RPA in the real estate industry works well with structured data, such as spreadsheets, databases, and some forms. It can automate the process of extracting data from these sources and input it into downstream systems for processing and analytics.
But RPA does not have the cognitive capabilities required to “read” data that is not in a structured format (a fact that Cushman & Wakefield uncovered early in its process automation journey). You can use RPA in tandem with an intelligent automation solution that does have such capabilities. An intelligent document processing tool, for example, can “read” unstructured documents and convert the relevant data into a structured format. Then RPA can process the now-structured data.
Using intelligent automation, commercial real estate companies can also automate lease agreement processing. The idea is to extract essential information from lease agreements for entry into downstream tools, such as an ERP system. Today, that process relies on paralegals and lease administrators to read over the lease and extract details and facts to create a lease abstract, which sums up the terms in an actionable format. This manual “stare and compare” is an expensive, time-consuming process. But automated lease abstraction is possible by using an intelligent automation platform which can automate the entire process and free up that time. The Indico IPA platform classifies the images typically included in lease agreements based on property type, location, size, and other criteria. Commercial real estate firms can then perform analyses on the resulting data to uncover market trends and opportunities.
Some think of invoices as structured data that an RPA bot can handle. But when you consider that a commercial real estate firm likely gets invoices from dozens if not hundreds of companies and that each uses a different format, it quickly becomes apparent that automated invoice processing is a job for an intelligent automation platform. Such a platform could extract relevant data – such as vendor, invoice number, amount, due date – and input it into a company ERP system for processing (perhaps using RPA for that step).
Commercial real estate firms are awash in legal and contractual documents for various deals. These documents hold potentially valuable data that, to date, has been essentially out of reach of the sort of analysis that can unlock that value because it required many hours of manual effort to extract the data. Intelligent process automation enables firms to automate the “reading” of these documents and extract data for input into downstream systems. Such systems may include a contract lifecycle management tool and risk analysis tools that help manage factors like upcoming expirations, exception-based clauses, and various obligations.
Commercial real estate leases also have to be administered throughout their lifecycle to meet all contractual agreements and regulatory compliance rules. While many companies traditionally used spreadsheets or paper files, a better way is to automate the process using software designed explicitly for lease administration. However, even with such software, you’ve still got to populate the tool as each new lease comes along.
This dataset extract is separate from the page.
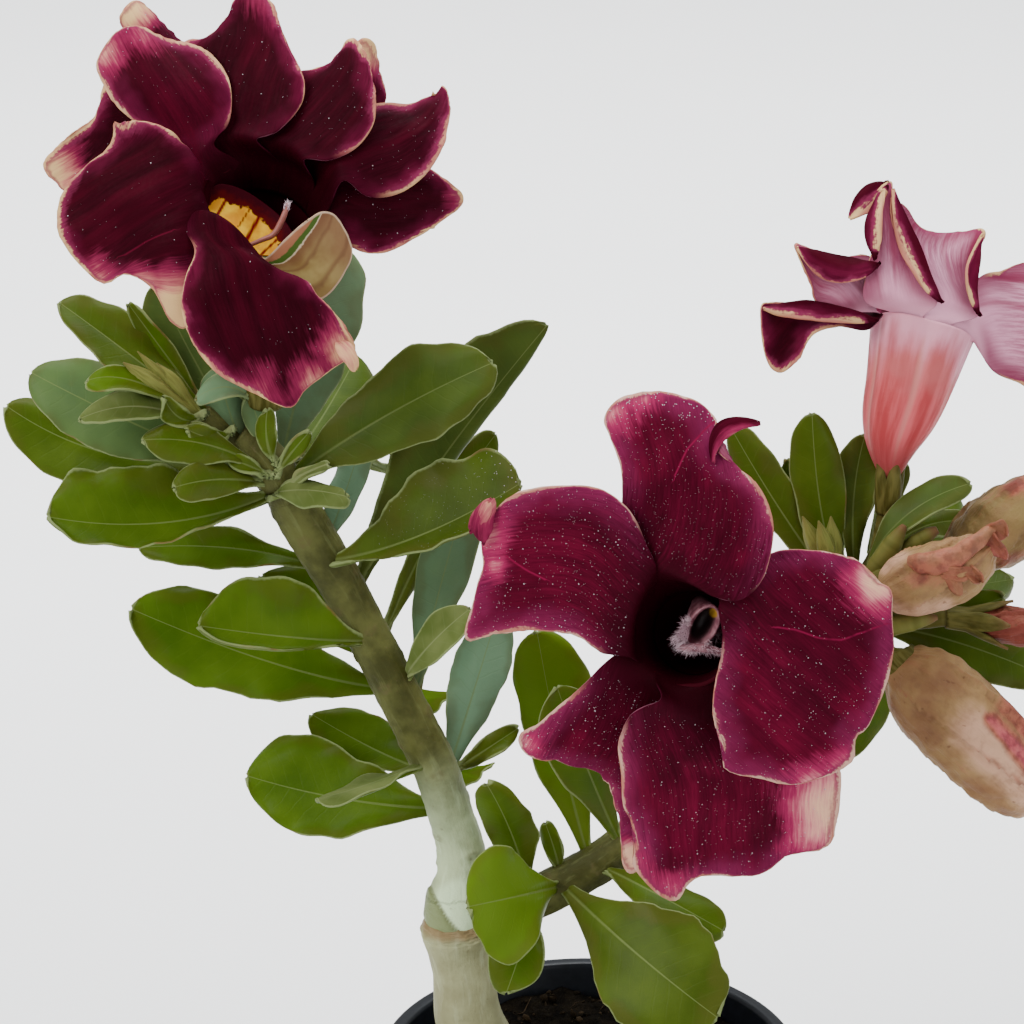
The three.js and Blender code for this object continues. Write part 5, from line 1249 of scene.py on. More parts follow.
FLOWERS = {
    "flower_1": {
        "tube": smooth(seen([[-44.5, 21, 0], [-45.3, 33, 0], [-46, 44, 2.5], [-44.8, 54.5, 11]])),
        "neck": 3.2, "mouth": 11.2, "hidden": 1.0,
        "stalk": [[-43.5, 9, 0], [-44.5, 14, 0], [-44.5, 18.5, 0]],
        "petals": [
            (170, 112, [[-57, 61, 8], [-62, 66, 6.5], [-70, 72, 4], [-73.2, 76.5, 2]],
             [[-53.6, 66, 6], [-51.2, 69.3, 5], [-50.4, 73.7, 3], [-51.2, 78.3, 0], [-54, 82.2, -3]],
             [[-74.9, 81, 0], [-71.5, 86, -3], [-67.3, 87.2, -5], [-61.6, 84.9, -5.5], [-57.5, 84, -5]],
             dict(bright=0.2, marks=[(-73.5, 83, 4.5, 0.7), (-67, 86.5, 3, 0.4)])),
            (140, 100, [[-54, 69, -3], [-60, 76, -7], [-66, 83, -10], [-70.5, 88, -12]],
             [[-49, 69, -3], [-53, 75, -8], [-57, 81, -12], [-62, 86, -14]], [[-68.3, 91.9, -14], [-65.5, 89.8, -15]],
             dict(marks=[(-69.5, 90, 6, 1.6)])),
            (150, 72, [[-57.5, 66, 0], [-61, 74, -4], [-60, 83, -8], [-54.6, 85.4, -9], [-51.6, 88.8, -10]],
             [[-46, 66.9, 6.5], [-41.8, 68.4, 6], [-38.3, 72.4, 4.5], [-37.3, 77, 2], [-40, 83.5, -3],
              [-42.6, 89.7, -8]],
             [[-49.8, 92.6, -11], [-47, 94.5, -11.5], [-44, 92.6, -10]], dict(marks=[(-42, 92, 4, 0.5)])),
            (108, 32, [[-46, 67, 3], [-43, 74, 0], [-38.5, 79.2, -2], [-34.2, 80.3, -3], [-31.3, 82.3, -4.5]],
             [[-37.5, 63.3, 9.5], [-33, 63.2, 10.5], [-28.3, 65.3, 10], [-25, 69.6, 8.5], [-24.5, 75, 6],
              [-25.6, 80.5, 1]],
             [[-29.7, 85, -5], [-28, 85, -4.5], [-26.6, 83, -1]], {}),
            (60, 22, [[-35, 69, -3], [-32, 74, -6], [-30, 80, -8], [-28, 83.5, -10]],
             [[-31, 65, -1], [-26, 68, -4], [-23, 73.5, -6], [-23.9, 80, -9]], [[-25.8, 84.9, -10]],
             dict(marks=[(-25.6, 83.5, 5, 1.4)])),
            (68, -2, [[-36, 66, 6], [-30, 71.5, 3], [-23, 73.5, 1], [-17.6, 74.2, -1], [-14.6, 75.7, -2.5]],
             [[-30.5, 59.6, 11.5], [-26, 56.8, 12.5], [-20.5, 57.2, 12], [-15.2, 61.1, 9.5], [-12.2, 66.2, 5.5],
              [-11.2, 71.5, 1]],
             [[-12.6, 77.2, -3.5], [-11.4, 75.6, -2.5]], {}),
            (30, -40, [[-31, 61, 5], [-24, 62.4, 3], [-16.5, 62.4, 1], [-12.6, 59.8, 0.5]],
             [[-31.6, 51.5, 10], [-29.3, 48, 10.5], [-25.2, 46.5, 10], [-20, 47.9, 7.5], [-14, 51.3, 3.5]],
             [[-8.9, 56.8, 0], [-10.2, 54.2, 0.5]], dict(marks=[(-8.5, 56.5, 3.5, 0.9)])),
            (145, 200, [[-58, 70, -1], [-66, 76, -4], [-72.5, 77.5, -5], [-74.4, 72, -5.5], [-79.8, 67.6, -6]],
             [[-57, 60, 1], [-66, 60, -1], [-74, 58, -3], [-79.5, 57.5, -6]],
             [[-84.5, 62.6, -7], [-81.8, 58.8, -7]], dict(marks=[(-83, 60, 7, 1.5)])),
            (150, 222, [[-55.6, 60.5, 13], [-58.2, 66, 14], [-62.5, 69.3, 13.5], [-67, 70.2, 12], [-70, 69.3, 11.5]],
             [[-54.6, 54, 17], [-56, 47, 21], [-57.5, 40, 24.5], [-58.6, 33.5, 26]],
             [[-71.7, 70.2, 11], [-72.8, 66, 11.5], [-80, 59, 12.5], [-82.1, 53.5, 14], [-80, 47.2, 17],
              [-73.9, 41.2, 20], [-68.8, 42.5, 22], [-64.5, 40, 24], [-61.5, 34.5, 26]],
             dict(swell=2, marks=[(-60.5, 35, 9.5, 1.9), (-66, 40, 4.5, 1.2), (-74, 42, 3.5, 0.8)],
                  creases=[[(-70, 46), (-66, 48.5), (-61, 50.5)]])),
            (196, 262, [[-57.8, 53.6, 19], [-58.7, 50.5, 22.5], [-57.2, 47, 25], [-59, 41.5, 28.5], [-59.4, 36, 31],
                        [-57.2, 30, 31.5]],
             [[-43.8, 43.8, 23.5], [-38.2, 41.6, 27], [-33.8, 38, 28],
              [-30, 33, 28.5]],
             [[-53.5, 25.4, 31.5], [-47.5, 22, 31], [-40.3, 19, 30], [-36.7, 22.6, 29], [-31.5, 26.2, 28],
              [-28.2, 28.6, 28]],
             dict(swell=2.5, crest=4.5, marks=[(-29, 29, 6.5, 1.3), (-35.5, 23.5, 4.5, 0.9), (-46, 21.5, 4, 0.55)])),
            (262, 312, [[-44.4, 45.6, 21], [-41, 49, 21.5], [-37.3, 52.3, 20.5]],
             [[-40, 41.5, 21.5], [-34.6, 38.4, 21], [-30.4, 42.6, 19], [-28.9, 47.5, 17]],
             [[-34.1, 54.1, 18.5], [-31.3, 52.8, 17]], dict(paint=3, ruffle=0.5)),
        ],
        "curls": [
            ([-31.5, 31, 28], [-28.6, 29, 31], [-28.2, 25.6, 31], [-1.6, -1, 1], [1, 0.6, -1], 0.7),
        ],
    },
    "flower_2": {
        "tube": smooth(seen([[57, -19, -5], [50, -20, 1], [41, -21, 9], [34, -21.5, 18], [31, -22, 27]])),
        "neck": 3.0, "mouth": 9.6, "hidden": 1.0, "bright": 0.65,
        "stalk": [[61, -17, -8], [60, -18.5, -7.5]],
        "petals": [
            (150, 58, [[22, -8, 28], [20.2, 1, 28], [19.7, 8, 27], [17.7, 13.5, 25], [16.6, 17, 23]],
             [[35.5, -14.8, 35], [40.5, -16, 36], [45, -12.2, 35.5], [47, -4, 34], [45.6, 2.6, 32], [41.5, 7.6, 30],
              [37.8, 10.4, 28.5]],
             [[19.3, 20.3, 22], [24.8, 21.7, 21.5], [30, 21.1, 22], [34.8, 19, 23.5], [36.6, 14.5, 27]],
             dict(marks=[(17.5, 19.5, 5, 0.75), (22, 21.5, 4, 0.6)],
                  creases=[[(29.3, 6.5), (31.5, 11.2), (36, 16.3)]])),
            (122, 214, [[26, -10, 31], [24.3, -6, 32], [21.4, 0, 32], [16.2, 4, 31], [9, 4.8, 29.5], [2, 3.9, 28]],
             [[20.6, -26, 29], [16.5, -25.2, 29.5], [11, -22.2, 29.5], [4, -21, 29], [-3, -22.3, 28]],
             [[-3, 0.5, 27], [-5.8, -4.5, 26.5], [-5.3, -10, 26], [-7, -16, 26], [-8.3, -22.8, 26]],
             dict(marks=[(-4.5, -3.5, 4.5, 0.9), (-3, -9.5, 2.5, 0.55)], creases=[[(-1, -8), (3, -10.5), (6, -12)]])),
            (188, 272, [[17, -27, 27], [11, -32.8, 27], [5, -37.8, 26], [1.7, -39.7, 25]],
             [[31, -36, 24], [31, -47, 22], [27, -57, 21], [23, -64, 20]],
             [[1.3, -41.8, 25], [3, -43.9, 24.5], [9.4, -45.2, 24], [16.2, -47.7, 23], [19, -53, 22], [19.5, -59, 21],
              [20.2, -64, 20]],
             dict(marks=[(1.8, -41, 4, 0.6), (21, -62.5, 4.5, 1.7)])),
            (232, 322, [[26.8, -33.6, 33], [22, -36, 33], [19.2, -41, 32.5], [19.6, -47, 31.5], [20, -52.5, 30.5],
                        [22.4, -58.5, 29.5]],
             [[40, -37, 26], [50, -41, 24.5], [58, -45, 23.5], [59.2, -50, 23], [58.2, -56.5, 23]],
             [[22, -64, 28.5], [29, -69.8, 27], [33.5, -65.5, 26.5], [43.8, -65.3, 25.5], [49.5, -62, 24.5],
              [56.3, -60.5, 23.5]],
             dict(marks=[(60.5, -54, 12.5, 1.75), (55.5, -61, 4, 0.8), (29, -69, 3.5, 0.4), (22, -62, 3, 0.5)])),
            (80, 36, [[42, -12.5, 29], [47.5, -7.4, 28.5], [54.7, -6.9, 28], [61.5, -8.6, 27.5]],
             [[37.2, -17.5, 34], [37.9, -24, 36.5], [36.6, -31, 36.5], [36.2, -36, 36], [38.3, -42.5, 35]],
             [[64.4, -10.6, 27], [66.4, -12.8, 27], [68.2, -14.2, 27], [68.4, -19, 27.5], [68.5, -27, 28.5],
              [64.5, -37.3, 30], [61.8, -41, 31], [60.8, -45.3, 31.5], [52.9, -48.6, 32.5], [45, -48, 33.5],
              [38.4, -46.2, 34.5]],
             dict(swell=2.5, marks=[(66, -12.5, 6.5, 1.35), (53.5, -49, 4.5, 1.0), (61, -45.5, 3.5, 0.8)],
                  creases=[[(47.5, -20.8), (51, -21.2), (55, -22.5), (59, -22.9), (67.5, -20)]])),
        ],
        "curls": [
            ([-5.4, -5.5, 27.4], [-6.4, -2, 28.4], [-3.6, 2.4, 27], [1.8, -0.6, 0.6], [-1.7, 0.7, -0.6], 0.1),
            ([-7.6, -3.4, 26.6], [-5.5, -1.2, 28.2], [-4.2, 1.6, 27.6], [1.2, -0.6, 0.6], [-1.2, 0.6, -0.6], 0.3),
        ],
        "horns": [
            ([36, 9, 29.5], [35.4, 16.8, 28.6], [44.6, 16, 25.6], [0.9, -1.2, 0.6], [-0.7, 1.5, -0.6]),
        ],
    },
    "flower_3": {
        "tube": smooth(seen([[67.8, 4, -12], [68.6, 13, -14], [71.5, 23, -17], [74, 33, -22]])),
        "neck": 1.7, "mouth": 9.4, "folds": 0.11,
        "stations": [(0, 1.7), (0.1, 2.1), (0.24, 4.0), (0.36, 5.6), (0.5, 6.9), (0.72, 8.0), (1, 9.4)],
        "stalk": [[65, -12, -9], [66.4, -5, -11], [67.4, 0, -12]],
        "petals": [
            # the lowest petal at the left: its dark face rolls up over its red back
            (176, 214, [[62.5, 36, -22], [58, 36.6, -21], [51, 37.2, -19], [46.5, 37.8, -17]],
             [[64, 32.8, -18], [58.7, 33.4, -16], [54, 31.5, -14], [51.9, 27.8, -12.5]],
             [[44.7, 36.8, -16], [45, 31, -14], [46.2, 26.6, -12.5], [48, 25.1, -12], [50, 26, -12]],
             dict(ruffle=0.5)),
            # the left petal, lilac outside
            (206, 168, [[60.5, 36, -17.5], [56.5, 36.4, -16.5], [54.5, 38, -16], [53.3, 41.5, -16]],
             [[66, 42, -18], [64.5, 46, -19.5], [60.5, 45.8, -20], [56, 46, -20]],
             [[51.5, 45.6, -17.5], [50.8, 48.2, -19], [52.8, 47.6, -20]], dict(ruffle=0.5)),
            # the top petal, its sides rolled outwards and its end bent to the left
            (262, 226, [[76.5, 37.8, -13], [73.6, 42, -14.5], [70.6, 47.2, -17], [68.4, 54, -20]],
             [[63.5, 38, -15], [63.8, 43.5, -16], [65, 48, -18], [64.6, 53, -20.5]],
             [[68.6, 58.4, -23.5], [67.6, 59.4, -24], [65.4, 57.4, -22.5]], dict(ruffle=0.5)),
            # the petal at the right of it
            (296, 252, [[84, 35.4, -18], [82.6, 39.5, -19], [82.2, 44, -21], [84.6, 48.6, -24]],
             [[74, 38, -17], [71.5, 44, -20], [69.6, 50, -23], [69.8, 55.6, -25.5]],
             [[84.6, 50.6, -25.5], [78, 50, -27], [73.5, 51.2, -27]], dict(ruffle=0.5)),
            # the right petal, cut by the picture's edge
            (352, 288, [[86.6, 25.4, -20], [92, 22.8, -20], [97.5, 18.6, -19]],
             [[83.8, 42, -24], [88, 43.4, -27], [92, 44.8, -29]],
             [[101.5, 24, -20], [102.5, 33, -24], [98.5, 45.4, -30]], dict(ruffle=0.6)),
            (340, 400, [[86, 41, -28], [90, 44, -32], [97, 42, -35]],
             [[86, 33, -31], [93, 31.5, -33], [101, 34, -35]], [[103, 38, -36]], {}),
            (65, 135, [[78, 32, -35], [77, 35, -45], [73, 40, -53]],
             [[67, 33, -34], [64, 37, -44], [63, 42, -52]], [[67, 43, -56]], {}),
        ],
        # strips of the dark face that roll over the margins, from root along the margin to tip
        "rolls": [
            ([66, 34.4, -16], [55, 36.6, -13.5], [45.3, 36.6, -14], [0, 1.6, -1.5], [0, -1.8, 1]),
            ([66.2, 44.6, -15], [59, 40.8, -15], [51.3, 47.6, -17.5], [0.5, 2.6, -2], [-0.4, -2.2, 1]),
            ([65.6, 45.6, -14], [64.4, 51, -16], [66.9, 58, -22], [-1.9, 0, -1], [1.3, 0, 0.5]),
            ([77.4, 37.6, -11.5], [71.2, 44.6, -14.5], [68.6, 58.2, -22.5], [1.5, 0.9, -1], [-1.4, -0.8, 0.5]),
            ([84.2, 35.2, -16.5], [80.5, 42.5, -17.5], [84.8, 50, -24.5], [1.4, 0, -0.6], [-0.9, 0, 0.3]),
            ([67.8, 59.2, -23.5], [64, 57.6, -22], [60.8, 52.8, -20.5], [-1.4, 1.4, -1], [1.6, -2, 1]),
        ],
    },
}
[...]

That’s where intelligent automation can help, enabling you to extract the critical data from each lease and input it into your lease administration system.
Rent rolls are another example of a document containing lots of potentially valuable data if it’s unlocked. That includes primary property data, including owner name, address, and type of zoning. Rent rolls also contain details on square footage, number and type of rooms, and amenities, as well as rental income summaries, including total monthly and annual rent collected and any additional expenses, such as landscaping. They should also contain details about tenants, including the monthly rent rate, date rent is due, any problems with specific tenants, and lease dates. The ability to pull relevant data from rent rolls gives commercial real estate firms to make better judgments about their property investments. Applying analytics to data extracted from rent rolls can help companies identify trends in the properties it already owns, such as where opportunities for rent increases lie, and identify any red flags, such as a property that needs attention to maintenance. Only by automating the process of extracting such data can commercial real estate firms benefit from it.
Expand process capacity:
Automation enables commercial real estate employees from the back office to the front lines to be more productive, effectively enabling you to increase revenue without adding employees.
Increase efficiency:
Nobody enjoys mundane tasks. Process automation means freeing up employee time for more rewarding and valuable work.
Improve cycle times:
Automating commercial real estate processes enables you to get more work done faster and with increased accuracy. And only exception handling is required by staff, improving cycle times. Processes that previously required days to process can be processed in a fraction of time.
Capture industry knowledge:
Before you can automate a process, you first must codify it. For many firms, the process automation exercise is the first time anyone has attempted to define how a process is supposed to work clearly. The activity creates a formal, lasting agreement on how a process works. It also often results in streamlining processes to make them less cumbersome and more effective.
Compete effectively:
Whether you’re already a commercial real estate giant or aspire to be one, intelligent automation makes your organization more competitive, better able to identify and take advantage of opportunities.